Auto-Synced-Translated-Dubs
Auto-Synced-Translated-Dubs copied to clipboard
Implement DeepL translation
Type of change
- [x] Bug fix (non-breaking change which fixes an issue)
- [x] New feature (non-breaking change which adds functionality)
- [x] Breaking change (fix or feature that would cause existing functionality to not work as expected)
- [x] This change requires a documentation update
Proposed Changes
- Implement DeepL translation service
- Logic for batch translation
- Settings.
- Introduced Python package DeepL which is the official package for the API.
- Documented DeepL in the README
- Add logic to not require DeepL key if using google translate, and vice versa, not requiring Google API key or credentials if using DeepL + Azure.
- Fix an issue with batch translation in Google API causing the array to go out of bounds due to a comparison between the chunks of text versus the whole list of texts to translate. For more info, check #26
I've extensively tested everything in this PR, I tried to cover every path and possible way for the code to run, however, since this is a big change, it would be great to test it on an environment different than mine.
Additional Info
- Fixes #26
Checklist:
- [x] I have commented my code, particularly in hard-to-understand areas
- [x] I have tested that the code works
Required:
- By contributing to this project, you agree to the terms of the GPLv3 license, and agree to grant the project owner the right to also provide or sell this software, including your contribution, to anyone under any other license, with no compensation to you.
Cool, I don't see any obvious issues, I should be able to fully test it out in the next couple days.
Since DeepL doesn't support as many languages as Google Translate, I can add some kind of fallback to use Google Translate in the case a language isn't supported, like Arabic, Hindi, Korean, etc.

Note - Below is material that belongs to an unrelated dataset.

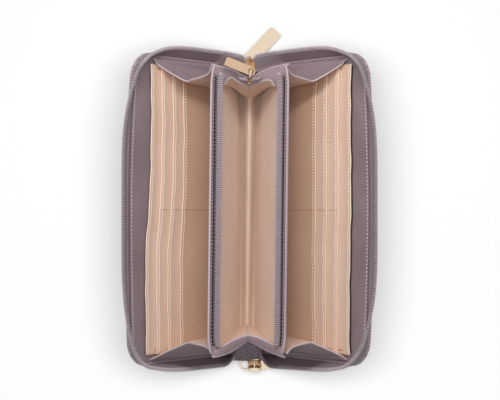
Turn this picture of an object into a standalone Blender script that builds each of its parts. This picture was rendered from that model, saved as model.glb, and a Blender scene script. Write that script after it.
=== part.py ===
"""A zip-around wallet, opened out and standing on its spine.

The spine lies on the floor along Y and the two covers lean outward from it.
Lengths are in metres and angles in degrees.
"""

import math

import bmesh
import bpy
from mathutils import Vector

# General
CLEAR = 0.0003
FRONT = 1
BACK = -1
LEFT = -1
RIGHT = 1
SIDE_NAMES = {LEFT: "left", RIGHT: "right"}
END_NAMES = {FRONT: "front", BACK: "back"}

# Spine
SPINE_WIDTH = 0.028
SPINE_THICK = 0.002
SPINE_LINING_WIDTH = 0.022
SPINE_LINING_THICK = 0.0006
SPINE_LINING_LENGTH = 0.166
RIDGE_HEIGHT = 0.006
RIDGE_WIDTH = 0.003

# Covers
COVER_LEAN = 40.0
COVER_LENGTH = 0.192
COVER_HEIGHT = 0.096
COVER_THICK = 0.002
COVER_CORNER = 0.016
COVER_FOOT = 0.0012
CORNER_STEPS = 7

# Facing, the inner leather of each cover
FACING_THICK = 0.0008
FACING_INSET = 0.002
FACING_FOOT = 0.003

# Card panels, from the tallest at the back to the lowest in front
PANEL_LENGTH = 0.178
PANEL_THICK = 0.0005
PANEL_FOOT = 0.004
PANEL_HEIGHT = 0.079
PANEL_STEP = 0.0095
PANEL_COUNT = 4

# Dividers and the coin compartment's linings
DIVIDER_LEAN = 13.5
DIVIDER_SPACING = 0.008
DIVIDER_LENGTH = 0.175
DIVIDER_HEIGHT = 0.082
DIVIDER_THICK = 0.0016
DIVIDER_CORNER = 0.004
DIVIDER_STEPS = 3
COIN_LINING_LENGTH = 0.164
COIN_LINING_HEIGHT = 0.070
COIN_LINING_THICK = 0.0006
COIN_LINING_FOOT = 0.002

# Main zip
TAPE_THICK = 0.0008
TAPE_HEIGHT = 0.0062
TAPE_INSET = 0.0007
TAPE_START = 0.016
TAPE_STEPS = 6
TAIL_STEPS = 3
LONG_STEPS = 12
COIL_RADIUS = 0.0015
COIL_SIDES = 8
SHORT_EDGE_FLARES = {
    (LEFT, FRONT): -1.0,
    (RIGHT, FRONT): 1.0,
    (LEFT, BACK): 10.0,
    (RIGHT, BACK): 3.0,
}
LONG_EDGE_FLARES = {
    (LEFT, FRONT): 8.0,
    (RIGHT, FRONT): 12.0,
    (LEFT, BACK): 30.0,
    (RIGHT, BACK): 9.0,
}
CORNER_DIPS = {
    (LEFT, FRONT): 22.0,
    (RIGHT, FRONT): 16.0,
    (LEFT, BACK): 8.0,
    (RIGHT, BACK): 22.0,
}
SHORT_FLARES = {FRONT: 45.0, BACK: 36.0}
SPINE_FLARE_DROPS = {FRONT: 0.0, BACK: 14.0}
LONG_FLARE = 71.0
SHORT_FLARE_POWER = 2.5
LONG_FLARE_POWER = 2.2
SPINE_FLARE_POWER = 3

# Coin zip
COIN_TAPE_FOOT = 0.0715
COIN_TAPE_RISE = 0.0062
COIN_TAPE_LEAN = 20.0
COIN_TAPE_LENGTH = 0.150
COIN_COIL_RADIUS = 0.0015

# Gussets
GUSSET_THICK = 0.0007
GUSSET_LINING_THICK = 0.0005
GUSSET_FOOT = 0.0025
GUSSET_HEIGHT = 0.075
GUSSET_RISE_ON_DIVIDER = 0.076
GUSSET_FOOT_ON_DIVIDER = 0.001
GUSSET_PLACE = 0.0925
GUSSET_PLACE_ON_DIVIDER = 0.0862
GUSSET_FOOT_BULGE = 0.0030
GUSSET_FOLD = 0.0115
GUSSET_DIP = 0.004
GUSSET_KNEE = 0.0036
GUSSET_ROWS = 8
CENTRE_GUSSET_PLACE = 0.0850
CENTRE_GUSSET_HEIGHT = 0.0735
CENTRE_GUSSET_FOOT = 0.003
CENTRE_FOLD = 0.0095
CENTRE_FOLD_FOOT = 0.001

# Sliders
SLIDER_WIDTH = 0.0084
SLIDER_LENGTH = 0.0105
SLIDER_PLATE = 0.0009
SLIDER_GAP = 0.0024
SLIDER_POST = 0.0014
SLIDER_BEVEL = 0.0014
BAIL_RADIUS = 0.00055
BAIL_DROP = 0.0033
BAIL_SIDES = 8
FRONT_SLIDER = Vector((0.0, 0.0930, 0.0080))
BACK_SLIDER = Vector((0.0027, -0.0988, 0.0115))
COIN_SLIDER = Vector((0.0, 0.0832, 0.0826))

# Pulls
MAIN_PULL_LENGTH = 0.0270
MAIN_PULL_WIDTH = 0.0088
MAIN_PULL_THICK = 0.0012
MAIN_EYE_HOLE = 0.0027
MAIN_PULL_DROP = 0.0014
COIN_PULL_LENGTH = 0.0165
COIN_PULL_WIDTH = 0.0054
COIN_PULL_THICK = 0.0010
COIN_EYE_HOLE = 0.0018
COIN_PULL_RISE = 0.0014
EYE_STEPS = 20
FRONT_EYE = (-0.0009, 0.0967)
BACK_EYE = (-0.0008, -0.1022)
COIN_EYE = (0.0009, 0.0830)
FRONT_PULL_TURN = 46.8
BACK_PULL_TURN = 4.0
COIN_PULL_TURN = 158.0
MAIN_BAIL_NEAR = 0.0019
MAIN_BAIL_FAR = 0.0053
COIN_BAIL_NEAR = 0.0009
COIN_BAIL_FAR = 0.00365
FRONT_BAIL_TURN = -78.0
BACK_BAIL_TURN = 80.0
COIN_BAIL_TURN = -108.0

LEATHER = (0.225, 0.170, 0.185, 1.0)
LINING = (0.610, 0.440, 0.345, 1.0)
TEXTILE = (0.300, 0.245, 0.260, 1.0)
GOLD = (0.850, 0.640, 0.430, 1.0)


def clear_scene():
    for item in list(bpy.data.objects):
        bpy.data.objects.remove(item)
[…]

Should be easy enough to just hard code a list to check against.
Awesome!
It would also be possible to ask the API for the supported languages and do a dynamic fallback, that way it would stay updated with API changes on DeepL's side.
However, there are still some things that require attention, for example, the language en
is no longer supported, only en-US
or en-GB
, the same applies to pt
with pt-BR
and pt-PT
. I don't know why are they listed as backward support, but the library generates a deprecation exception when using those.
That's awesome! We are using deepl to do translation of subtitles for Khan Academy, but actually run those then trough Amara.og with a manual review process. So probably will not be able to use the integration here.
Did you consider making the used translation service configurable in config.ini? E.g. change skip_translation = False to translation_service = { none, Google, Deepl}